An long steadicam shot from Jean-Francois' POV as he sneaks through the brothel and into Sylvia's room, where he finds a sketch of Sylvia naked that Fronsac has drawn. He laughs because it's just what he needs to drive Marianne away from Fronsac.
Fronsac arrives at the De Morangias' castle to see Marianne one last time before returning to Paris. The guards tell him he is no longer welcome on orders of the Countess and that Marianne is sick. Jean-Francois turns up and tells the guards and his mother to let Fronsac in. Jean-Francois leads him into the great hall where Marianne waits. She tells Fronsac she doesn't want to see him again and tosses the naked sketch of Sylvie onto the floor. Fronsac storms out, knocking Jean-Francois to the floor on his way.
After the second girl is killed down in the pit there is a scene inside the Church where Sylvia kneels down next to Marianne as she prays. She tells Marianne the Fronsac truly only loves her. Sardis watches Sylvia suspiciously as she leaves.
A scene on the docks as Fronsac and Mani are loading supplies for the trip to Africa.
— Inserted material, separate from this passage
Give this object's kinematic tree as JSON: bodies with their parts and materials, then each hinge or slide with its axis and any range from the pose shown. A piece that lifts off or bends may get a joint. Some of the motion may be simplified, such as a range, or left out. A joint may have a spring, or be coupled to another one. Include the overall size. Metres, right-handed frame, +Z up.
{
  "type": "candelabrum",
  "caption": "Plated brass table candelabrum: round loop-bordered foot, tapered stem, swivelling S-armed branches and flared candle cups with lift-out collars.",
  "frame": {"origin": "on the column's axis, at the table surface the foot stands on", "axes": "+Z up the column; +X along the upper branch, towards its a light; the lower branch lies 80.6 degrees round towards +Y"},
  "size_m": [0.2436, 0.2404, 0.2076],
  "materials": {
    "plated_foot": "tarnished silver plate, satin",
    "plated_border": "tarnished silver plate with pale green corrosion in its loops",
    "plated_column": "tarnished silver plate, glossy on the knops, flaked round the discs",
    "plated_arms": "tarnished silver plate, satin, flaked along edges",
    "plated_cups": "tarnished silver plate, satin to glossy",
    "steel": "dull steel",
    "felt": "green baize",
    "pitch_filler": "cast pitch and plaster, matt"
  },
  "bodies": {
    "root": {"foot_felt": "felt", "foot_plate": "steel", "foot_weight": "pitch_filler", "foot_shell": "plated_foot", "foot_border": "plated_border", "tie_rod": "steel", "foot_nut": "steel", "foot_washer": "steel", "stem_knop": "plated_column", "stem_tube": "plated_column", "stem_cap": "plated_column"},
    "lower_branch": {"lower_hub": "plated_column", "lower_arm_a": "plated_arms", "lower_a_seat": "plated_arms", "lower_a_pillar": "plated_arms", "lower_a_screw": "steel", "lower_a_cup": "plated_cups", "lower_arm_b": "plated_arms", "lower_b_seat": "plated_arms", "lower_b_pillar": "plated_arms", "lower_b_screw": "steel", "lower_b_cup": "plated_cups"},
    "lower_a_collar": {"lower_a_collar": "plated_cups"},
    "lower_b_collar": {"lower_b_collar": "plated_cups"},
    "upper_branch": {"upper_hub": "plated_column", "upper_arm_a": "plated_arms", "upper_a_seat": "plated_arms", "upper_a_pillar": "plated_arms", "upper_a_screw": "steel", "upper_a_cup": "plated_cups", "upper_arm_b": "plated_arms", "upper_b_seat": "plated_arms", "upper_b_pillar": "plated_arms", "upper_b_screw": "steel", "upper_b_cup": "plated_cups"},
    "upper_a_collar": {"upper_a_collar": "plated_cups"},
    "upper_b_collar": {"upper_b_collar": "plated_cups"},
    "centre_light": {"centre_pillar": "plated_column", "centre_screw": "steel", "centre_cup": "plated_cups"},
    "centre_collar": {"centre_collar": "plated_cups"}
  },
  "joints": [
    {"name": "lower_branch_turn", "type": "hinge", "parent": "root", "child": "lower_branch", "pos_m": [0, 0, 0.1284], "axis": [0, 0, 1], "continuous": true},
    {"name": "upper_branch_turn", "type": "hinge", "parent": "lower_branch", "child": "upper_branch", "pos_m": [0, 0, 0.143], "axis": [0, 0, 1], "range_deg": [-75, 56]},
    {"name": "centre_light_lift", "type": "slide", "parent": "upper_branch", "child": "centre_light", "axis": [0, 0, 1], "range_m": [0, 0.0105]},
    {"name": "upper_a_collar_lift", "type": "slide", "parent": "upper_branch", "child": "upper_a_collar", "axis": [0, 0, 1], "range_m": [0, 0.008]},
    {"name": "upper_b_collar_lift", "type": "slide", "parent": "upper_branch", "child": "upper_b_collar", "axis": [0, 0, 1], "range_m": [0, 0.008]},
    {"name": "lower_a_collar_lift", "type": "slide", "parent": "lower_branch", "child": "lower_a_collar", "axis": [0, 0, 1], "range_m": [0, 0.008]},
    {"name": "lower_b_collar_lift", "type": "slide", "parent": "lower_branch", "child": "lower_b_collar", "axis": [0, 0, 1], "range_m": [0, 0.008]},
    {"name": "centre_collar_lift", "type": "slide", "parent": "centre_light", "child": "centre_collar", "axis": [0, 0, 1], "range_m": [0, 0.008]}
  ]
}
Thomas D'Apacher turns up and tells Fronsac that the beast continued attacking after he and De Beauternes left. D'Apacher cannot find anyone to go on the hunt with him and he wants to try to hunt this time using Mani's methods. At first Fronsac refuses, but D'Apacher provides him with a love letter from Marianne in which she asks for the secret meeting at her nanny's house. Fronsac agrees to return.
Brotherhood of the Wolf is all over the place. It's a French Revolution/ horror/ martial arts epic with style to burn, and makes up for the gaping holes in its story with sheer energy and sensory assault. Director Christophe Gans packs every moment of Brotherhood of the Wolf with either bone crunching action, (imagine if John Woo had directed Dangerous Liaisons), or some crazy audio / visual effects or busy scenes with beautiful people. Gans knows how to amuse the eye, he just isn't much of a storyteller, but Brotherhood of the Wolf is so entertaining that we'll forgive him just this once.